Cinque anni fa ci lasciava, per approdare molto probabilmente sul pianeta Tralfamadore, Kurt Vonnegut Jr.
Al di là della sua appartenenza o meno alla fantascienza e delle sue personali considerazioni sul genere, Vonnegut è uno dei più grandi cantori del nostro secolo, ma non c’è dubbio che l’apporto che ha dato al genere è da considerarsi notevole e originale.
Anche se bisogna dirlo, lo scrittore americano non amava essere etichettato come autore di science fiction.
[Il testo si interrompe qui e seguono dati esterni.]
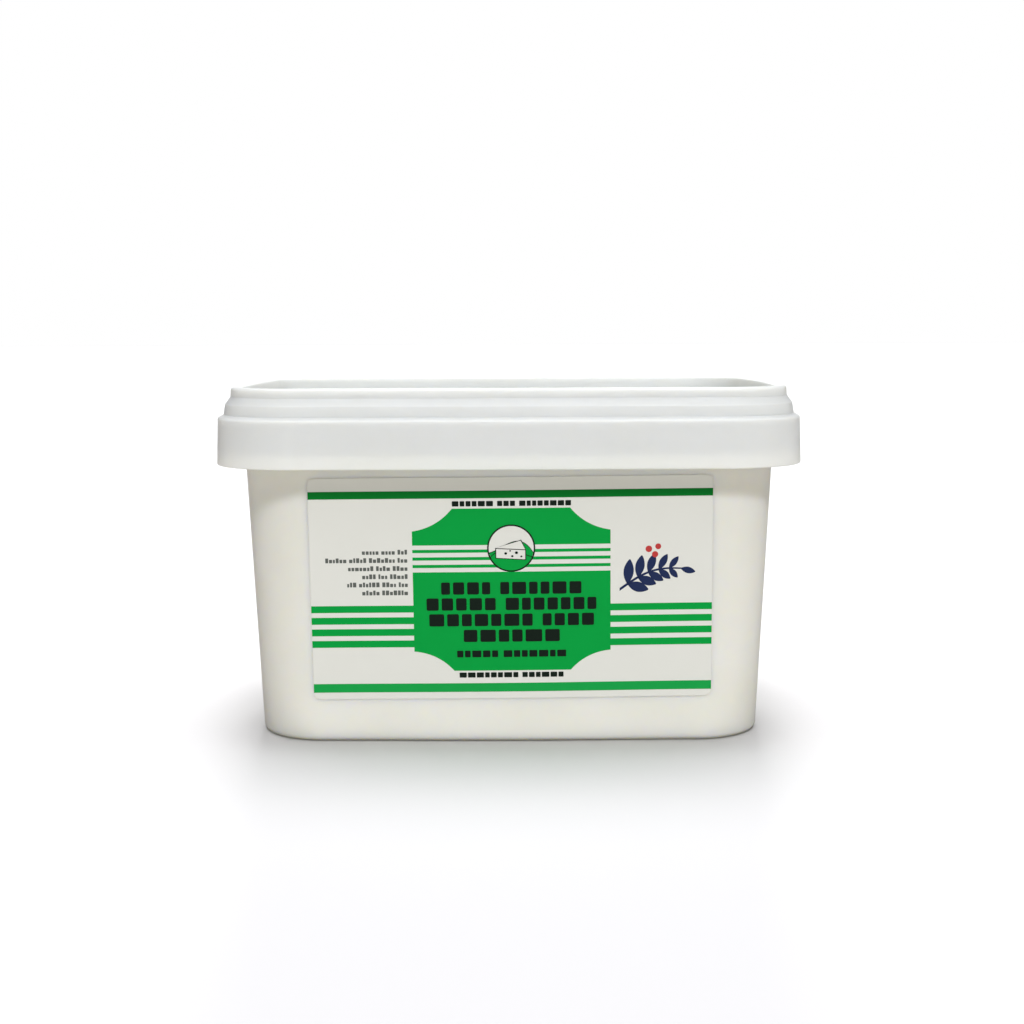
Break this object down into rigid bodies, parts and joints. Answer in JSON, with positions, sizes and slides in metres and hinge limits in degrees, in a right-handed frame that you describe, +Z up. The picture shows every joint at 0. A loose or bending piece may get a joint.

Ecco cosa scrive a proposito della reazione dei critici al suo primo romanzo Player Piano (1952), pubblicato in Italia sia con il titolo Distruggete le macchine sia con quello di Piano meccanico.
“Anni fa ho lavorato per la General Electric a Schenectady e, accerchiato com’ero da macchine e da idee per macchine, non ho potuto far altro che scrivere un romanzo che parlasse di persone e di macchine, e in cui spesso le macchine avevano la meglio sulle persone, come del resto capita nel mondo reale. (Si intitola Piano Meccanico ed è stato ripubblicato sia in hard cover che in edizione tascabile). È stato allora che i critici letterari mi hanno informato del fatto che ero uno scrittore di fantascienza. Non lo sapevo mica. Pensavo di aver scritto un romanzo sulla vita, sulle cose che mi toccava vedere e ascoltare a Schenectady, una città più che reale, un’inquietante presenza nel nostro quotidiano già tanto spaventoso. Da allora mi hanno fatto entrare a forza in un cassetto etichettato «fantascienza», e adesso vorrei tanto uscirne, soprattutto perché molti dei critici più rispettabili scambiano spesso questo cassetto per un orinale”.
Sono tre, in particolare i romanzi che vengono considerati fantascientifici: Piano meccanico, per l’appunto, Ghiaccio Nove e Le Sirene di Titano.
Le note biografiche di Vonnegut Jr. ci dicono che è nato a Indianapolis, l’11 novembre del 1922, da Kurt Vonnegut ed Edith Lieber. Terzogenito di una famiglia di origini tedesche (il nonno emigrò negli USA nel 1848), che perse quasi tutto il patrimonio nella Grande Depressione del 1929, a 21 anni, nel 1943, lo scrittore si arruola nell’esercito americano e nel 1944, dopo che sua madre muore suicida, viene catturato in Germania, dove nel 1945 sopravvive al bombardamento di Dresda. Rilasciato dai russi che hanno occupato la città tedesca, ritorna negli Stati Uniti, dove riceve una medaglia per le ferite subite in guerra.
Questi pochi dati biografici sono il motivo essenziale di un certo pessimismo di fondo di cui è pervasa la sua narrativa, filtrata però attraverso la lente della satira. Un pessimismo che nasce dalla consapevolezza che il sistema dei poteri forti non può che essere combattuto in prima istanza da chi quel sistema ha contribuito a costruirlo e a renderlo un’efficiente macchina da guerra. Un tema di grande attualità oggi, in cui la finanza e i mercati economici sembrano essere in qualche modo la musa ispiratrice delle decisioni governative, soprattutto di quei paesi che si dichiarano democratici.
Attraverso la lama affilata dell’ironia, Vonnegut ha messo in discussione la società del ventesimo secolo, in quasi tutti i suoi aspetti: la scienza, apparentemente fonte di progresso, ma spesso sinonimo di distruzione di massa; la religione, considerata niente di più che un buon metodo per nascondere la realtà alla gente; la lucida follia che sembra animare l’establishment politico-militare di vari paesi. Bersaglio diretto resta comunque l’America, almeno quella parte del paese che non perde l’occasione per ergersi a difesa del mondo.
Una lezione che non dobbiamo dimenticare e soprattutto dovrebbero tener conto gli scrittori di fantascienza contemporanei.